I can't help thinking that abductive inference relies on both
experience and instinct in the sense of inborn talent, and that
whatever not-strictly-instinctual procedures it has at the
critical level as an inference tend to be too tentative or
context-bound or vague or the like, to be worth formulating as
general rules rather than as moves worth trying. I suspect that
psychology, sociology, and whatnot may throw some interesting
light on abductive inference as actually practiced at the critical
level by _/homo sapiens/_.
Best, Ben
Best, Ben
On 11/1/2015 10:20 AM, Benjamin Udell wrote:
Franklin, list,
I ran into a place where Peirce mentions eight forms of induction
besides two that he had discussed in the past. It's in the
Carnegie Application, though which I had looked the other day but
somehow missed this:
MEMOIR 19
ON ARGUMENTS
4th paragraph in "From Draft A - MS L75.35-39" (pp 35-39)

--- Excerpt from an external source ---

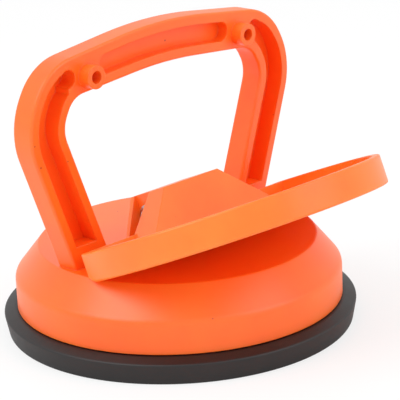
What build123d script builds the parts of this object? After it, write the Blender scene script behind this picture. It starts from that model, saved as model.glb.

http://www.iupui.edu/~arisbe/menu/library/bycsp/l75/ver1/l75v1-06.htm#m19
<http://www.iupui.edu/%7Earisbe/menu/library/bycsp/l75/ver1/l75v1-06.htm#m19>
[Begin quote]
Induction is the highest and most typical form of reasoning.
In my essay of 1883, I only recognized two closely allied
logical forms of pure induction, one of which in undoubtedly
the highest. I have since discovered eight other forms which
include those almost exclusively used by reasoners who are
not adepts in logic. In fact, Norman Lockyer is the only
writer I have met with who in his best work, especially his
last book, habitually restricts himself to the highest form.
Some of his work, however, as for example, that on the
orientation of temples, is logically poor.
[End quote]
I'll catch up with your other questions later.